Mozilla/5.0 (compatible; MJ12bot/v1.3.1; [majestic12.co.uk...] ident=myCleverIdentString)
Mozilla/4.0 (compatible; MSIE 7.0; Windows NT 6.0; SLCC1; .NET CLR 2.0.50727; Media Center PC 5.0; .NET CLR 3.5.30729; .NET CLR 3.0.30618)
Mozilla/5.0 (Windows; U; Windows NT 5.1; en-US; rv:1.9.1.3) Gecko/20090824 Firefox/3.5.3
So
Mozilla/5.0 (compatible; MJ12bot/v1.3.1; [majestic12.co.uk...] ident=myCleverIdentString)
or
Mozilla/5.0 (compatible; MJ12bot/v1.3.1; [majestic12.co.uk...] ident=myCleverIdentString)
or
Mozilla/5.0 (compatible; MJ12bot/v1.3.1; [majestic12.co.uk...] ident=myCleverIdentString
or
Mozilla/5.0 (compatible; MJ12bot/v1.3.1; [majestic12.co.uk...] (ident=myCleverIdentString)
would all be "valid."
It's your choice, though... I'm just happy to see the Crawler-Ident showing up with /v1.3.1 :)
Jim
Mozilla/5.0 (compatible; MJ12bot/v1.3.1; id:myCleverIdentString; http://www.majestic12.co.uk/bot.php?+)
Used ":" instead of "=" since that's also a convention, and "id" since it's shorter.
Putting things as simply as possible, all "words" should be separated by spaces, and when a new token is inserted, it should be preceded by semi-colon-space and followed by only whatever it was inserted ahead of (such as the next token or a closing parenthese).
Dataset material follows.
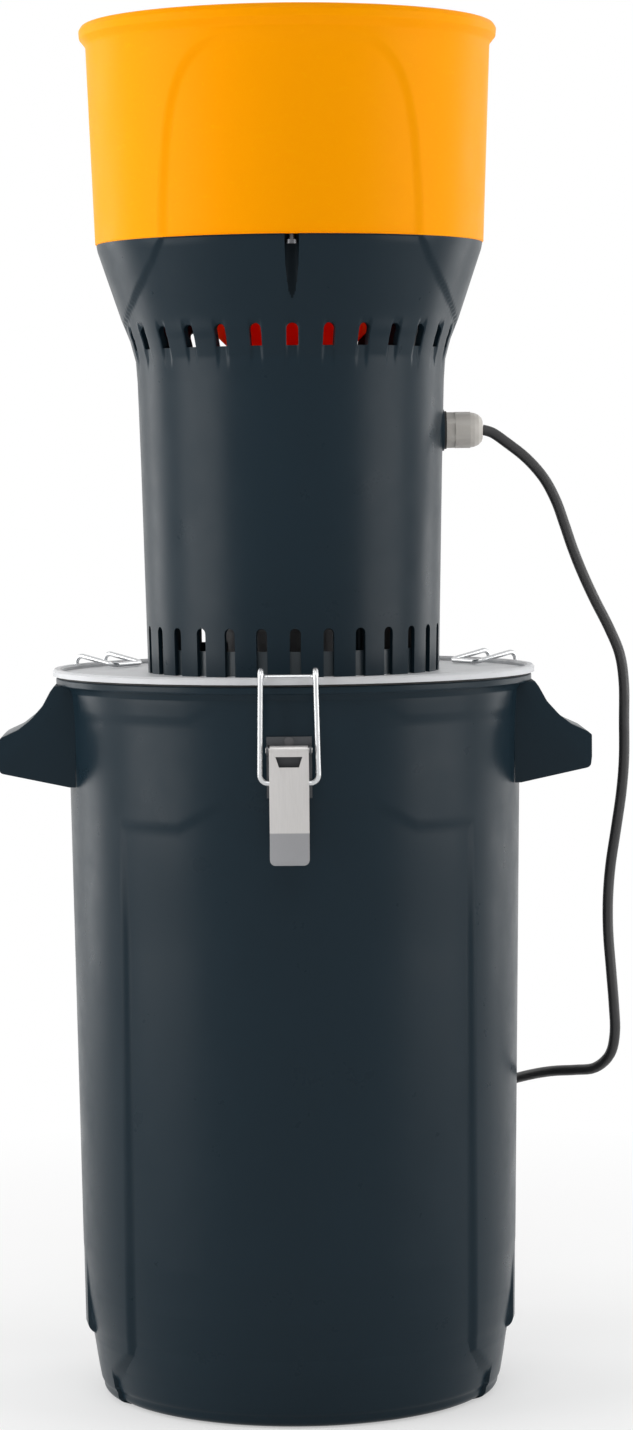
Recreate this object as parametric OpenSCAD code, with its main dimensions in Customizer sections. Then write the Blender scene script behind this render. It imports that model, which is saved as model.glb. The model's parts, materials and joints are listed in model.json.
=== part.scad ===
/* [Bucket] */
// Height of the bucket to the top of its lip
bucket_height = 536.5; // [480:0.5:600]
// Radius of the flat base at the side pillars
base_r = 140; // [130:1:145]
// Rounding radius where the base turns up into the wall
base_round = 10; // [6:1:14]
// Outer radius of the tucked-in foot
foot_r = 156; // [152:0.5:158]
// Height of the tucked-in foot
foot_z = 44; // [36:1:50]
// Outer radius of the wall where the foot tuck ends
waist_r = 162.5; // [159:0.5:163]
// Height where the foot tuck ends
waist_z = 113; // [95:1:130]
// Outer radius of the wall under the lip
mouth_r = 170; // [168:0.5:172]
// Width of the lip around the wall
lip_w = 7.2; // [6:0.2:8.4]
// Height of the lip
lip_h = 5.5; // [4:0.5:8]
// Wall thickness of the bucket
bucket_wall = 3; // [2:0.5:4]
// Depth of the front and rear panels
panel_depth = 3; // [1:0.5:4]
// Half width of a panel
panel_half_w = 127; // [110:1:132]
// Distance of a panel's upper edge under the top of the bucket, at its sides
panel_drop = 101.5; // [96:0.5:150]
// Extra height of a panel's upper edge at its middle
panel_step = 18; // [6:1:18]
// Half width of the raised middle of a panel's upper edge
panel_step_half_w = 55; // [30:1:60]

/* [Ears and lugs] */
// Reach of an ear from the bucket's axis
ear_reach = 219; // [205:1:225]
// Width of an ear
ear_w = 92; // [80:1:100]
// Wall thickness of an ear
ear_wall = 3; // [2:0.5:4]
// Distance of the lower edge of an ear's grip under the top of the bucket
ear_drop = 68.5; // [66:0.5:86]
// Height of an ear's grip
ear_grip_h = 28; // [22:1:32]
// Width of a foot lug
lug_w = 60; // [40:1:80]
// Height of the bottom of a foot lug
lug_low_z = 47; // [40:0.5:50]

/* [Lid] */
// Overhang of the lid around the lip
lid_over = 2.4; // [1.8:0.2:3.8]
// Thickness of the lid
lid_t = 1.6; // [1:0.2:2.4]
// Height of the raised rim over the lid's underside
lid_rim_h = 5; // [3:0.5:6]
// Width of the raised rim
lid_rim_w = 6.6; // [5:0.2:7.4]
// Thickness of the lid seal
gasket_t = 1.5; // [1:0.25:2]
// Height of the collar that centres the casing
collar_h = 18.4; // [12:0.4:22]
// Wall thickness of the collar
collar_wall = 3; // [2:0.5:4]

/* [Casing] */
// Height of the casing
casing_height = 316.4; // [310:0.2:340]
// Outer radius of the casing at its bottom
casing_bottom_r = 108.6; // [107:0.2:112]
// Outer radius of the casing where its cone starts
casing_neck_r = 115; // [114.5:0.1:117]
// Outer radius of the casing at its top
casing_top_r = 143; // [142:0.5:145]
// Height of the flared cone
cone_h = 86; // [80:1:92]
// Wall thickness of the casing
casing_wall = 3; // [2:0.5:3.5]
// Number of slots in a ring
slot_count = 28; // [20:4:32]
// Width of an upper slot
upper_slot_w = 8.5; // [6:0.5:10]
// Height of an upper slot
upper_slot_h = 16; // [12:0.5:18]
// Distance of the upper slots' lower ends under the casing's top
upper_slot_drop = 78; // [76:0.5:82]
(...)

This implies also that the 'inserion point' is always just before an existing semicolon or closing parenthese, or lacking those, at the end of the string.
So the answer to the question above is that a semicolon-space is a "new token-leading character-sequence" and not a "trailing character-sequence."
Jim
Mozilla/5.0 (compatible; MJ12bot/v1.3.1; [majestic12.co.uk...] ident=myCleverIdentString)
?+ bit helps us solve problem of our bot's page being accessible within one click from bad log analysis software, people just to conclusions too quickly these days so we had to do it in order to maximise chances of them getting to our bot's page.
Would you be happy with that? I'll delay release until tomorrow to make these changes to our user-agent.